Un transfert de la mobilité sur une infrastructure moins polluante ne peut pas passer uniquement par des mesures incitatives comme la gratuité. Des mesures contraignantes, comme une limitation des places de parking, fonctionnent mieux. Cependant, ces mesures incitatives sont nécessaires, d’une part pour pouvoir faire accepter à la population le démantèlement du parc automobile, et d’autre part pour le rendre tout simplement possible pour les personnes qui dépendent de leur voiture pour travailler. Dans la perspective de diminution de la circulation automobile, la desserte des régions périphérique et des agglomérations doit nettement s’améliorer.

Argument social

Dans une société où la mobilité est indispensable pour pouvoir aller travailler, avoir des loisirs, rendre visite à ses proches et s’éduquer, la mobilité doit être un droit fondamental. L’accès actuel à la mobilité, sans progressivité des coûts, est antisocial et privilégie les personnes plus fortunées tandis qu’il paralyse les personnes qui ont peu de moyens. Les prix actuels excluent une partie de la population de la participation à la vie publique. Ils ne peuvent s'offrir que la mobilité absolument nécessaire et n'ont, dans de nombreux cas, pas d'autre choix que la voiture.

Un choix politique

La mise en œuvre de la gratuité nécessite de remettre en question le principe de rentabilité appliqué par les ex-régies publiques, qui doivent se comporter comme des entreprises privées. Actuellement, le trafic grandes lignes doit s'autofinancer en grande partie par la vente de billets et ne bénéficie que d'un soutien indirect de la part des pouvoirs publics. Cela ne doit pas continuer comme ça ! La mobilité est un besoin fondamental, et doit devenir un véritable service public.

Il est clair que cela aura un coût, autant pour le manque à gagner[5] que pour le développement du réseau.

Il existe différents moyens de couvrir ces coûts, qui dépassent le cadre de cette résolution. Par exemple, les recettes de l’initiative pour l’avenir, estimée à en moyenne 6 milliards par année, pourraient couvrir le manque à gagner des CFF et une part du coût de l’extension de l’infrastructure.

Les coûts supplémentaires seraient vraisemblablement partiellement amortis par une augmentation des recettes fiscales, comme l’a montré l’expérience de la ville de Tallinn, capital de l’Estonie, dont le nombre de contribuables a nettement augmenté suite à l’introduction de la gratuité des transports publics.[6] Une hausse du revenu disponible des personnes à plus faibles revenus signifie aussi de l’argent directement réinjecté dans l’économie, ce qui bénéficiera également aux rentrées fiscales.

Garantir les emplois

En 2023, 6 % des employé·es des CFF travaillent à l’«assistance clientèle», ce qu’on désigne couramment comme contrôleuse·eurs. Cela représente 2204 équivalents plein temps en 2023[7]. Les tâches de ces employé·es ne sont pas limitées au contrôle des billets, et devraient continuer d’exister.

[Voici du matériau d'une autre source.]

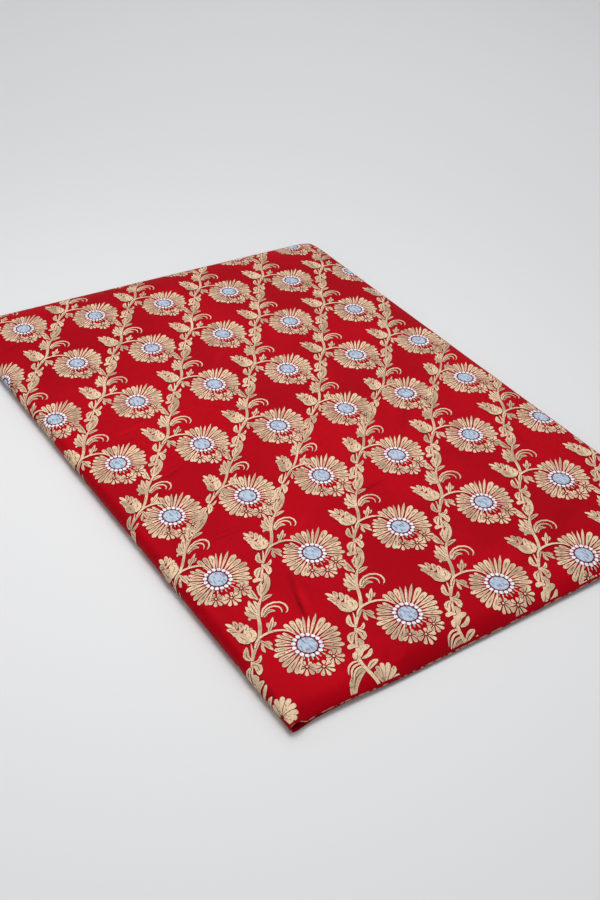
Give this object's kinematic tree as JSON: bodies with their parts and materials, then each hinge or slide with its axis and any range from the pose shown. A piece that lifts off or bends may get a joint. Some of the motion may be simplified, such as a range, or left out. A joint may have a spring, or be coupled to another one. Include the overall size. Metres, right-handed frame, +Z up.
{
  "type": "folded silk brocade fabric",
  "caption": "Length of red silk brocade with gold flowers on climbing vines, folded back and forth into a flat pile with one wrapped side.",
  "frame": {"origin": "centre of the pile's bounding box, on the surface that it rests on", "axes": "+Z up; +Y along the pile from its front selvedges to its back ones; +X across it from the wrapped side to the free ends"},
  "size_m": [0.3601, 0.4923, 0.0128],
  "materials": {
    "silk_brocade": "satin",
    "gold_brocade": "matt",
    "blue_brocade": "matt",
    "white_brocade": "matt"
  },
  "bodies": {
    "root": {"silk_cloth": "silk_brocade"}
  },
  "joints": []
}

Avec la gratuité, un développement massif du réseau sera nécessaire pour faire face à la hausse du nombre d’usagèr·es, les emplois pourront donc être maintenus pour faire face à la demande supplémentaire.

Le problème de la mobilité dépasse les transports

Enfin, la mobilité n’est pas un fait de nature inévitable. Elle est le résultat d’une politique active en matière de travail, de logement et d’urbanisme, qui contraint les personnes, en particulier les travailleuse·eurs, à parcourir de longues distances. Les travailleuse·eurs précaires sont expulsé·es des centre-villes par les prix des loyers, la suburbanisation renforce la dépendance à la voiture dans les agglomérations, et le manque d’infrastructure rend la mobilité douce dangereuse. Les choses doivent changer, la mobilité ne doit plus être subie.

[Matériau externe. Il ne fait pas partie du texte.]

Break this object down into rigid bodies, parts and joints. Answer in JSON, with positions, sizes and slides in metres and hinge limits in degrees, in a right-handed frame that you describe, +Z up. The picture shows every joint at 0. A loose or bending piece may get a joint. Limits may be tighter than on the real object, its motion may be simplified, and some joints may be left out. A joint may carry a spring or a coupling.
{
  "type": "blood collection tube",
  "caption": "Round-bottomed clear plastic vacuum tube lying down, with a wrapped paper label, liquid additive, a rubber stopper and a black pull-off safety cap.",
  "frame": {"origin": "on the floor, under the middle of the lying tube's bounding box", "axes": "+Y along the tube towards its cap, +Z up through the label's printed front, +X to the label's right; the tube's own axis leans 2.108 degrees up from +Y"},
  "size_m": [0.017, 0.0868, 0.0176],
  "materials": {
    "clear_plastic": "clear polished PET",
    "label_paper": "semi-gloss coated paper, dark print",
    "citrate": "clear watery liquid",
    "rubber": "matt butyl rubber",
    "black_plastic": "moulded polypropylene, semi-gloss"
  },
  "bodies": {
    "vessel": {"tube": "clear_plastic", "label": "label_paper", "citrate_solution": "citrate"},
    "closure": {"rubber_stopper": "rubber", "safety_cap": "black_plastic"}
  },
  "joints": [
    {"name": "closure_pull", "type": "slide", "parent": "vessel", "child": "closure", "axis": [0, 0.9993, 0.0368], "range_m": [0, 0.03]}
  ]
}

.... c’est pourquoi nous demandons

  1. La suppression de l’article 81a, alinéa 2 de la constitution fédérale
  2. L’instauration de la gratuité sur l’ensemble des réseaux de transports publics de Suisse
  3. Le développement massif du réseau
  4. Le maintien des emplois dans les transports publics
  5. Une politique de logement visant à limiter le trafic pendulaire

[1] Pendularité, OFS : https://www.bfs.admin.ch/bfs/fr/home/statistiques/mobilite-transports/transport-personnes/pendularite.html

[2] Revenus et dépenses des ménages, OFS: https://www.bfs.admin.ch/bfs/fr/home/statistiques/situation-economique-sociale-population/revenus-consommation-et-fortune/budget-des-menages.html

[3]La gratuité totale désigne la gratuité indépendamment de paramètres comme le statut de résidence, l’âge ou autres. Par exemple, la ville de Tallinn en Estonie a une gratuité de son réseau de transports publics, mais réservée aux résident·es. Certaines villes pratiquent également la gratuité pour les jeunes, ou sur certains horaires (par exemple à Nantes les transports sont gratuits le week-end).

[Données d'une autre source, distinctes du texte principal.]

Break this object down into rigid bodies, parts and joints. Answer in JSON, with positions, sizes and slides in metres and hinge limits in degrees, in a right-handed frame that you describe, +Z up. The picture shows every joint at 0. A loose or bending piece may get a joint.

[4]Il s’agit uniquement des émissions faites sur le territoire. Les émissions à l’étranger liées à l’économie suisse sont nettement plus importantes. C’est dû à la délocalisation de la production vers des pays du Sud global.

[5] Compte de résultat, CFF : faits et chiffres : https://reporting.sbb.ch/fr/finances?highlighted=79f836a62c4c7f1136b6ed66701cd07d&years=1,4,5,6,7&scroll=609

[6] Calnibalosky Julie, KORSU Emre. 2022. Évolution du rapport des Dunkerquois à la mobilité automobile (2018-2022). Étude des effets de la gratuité des transports sur les comportements de mobilité, 95 pages. En ligne.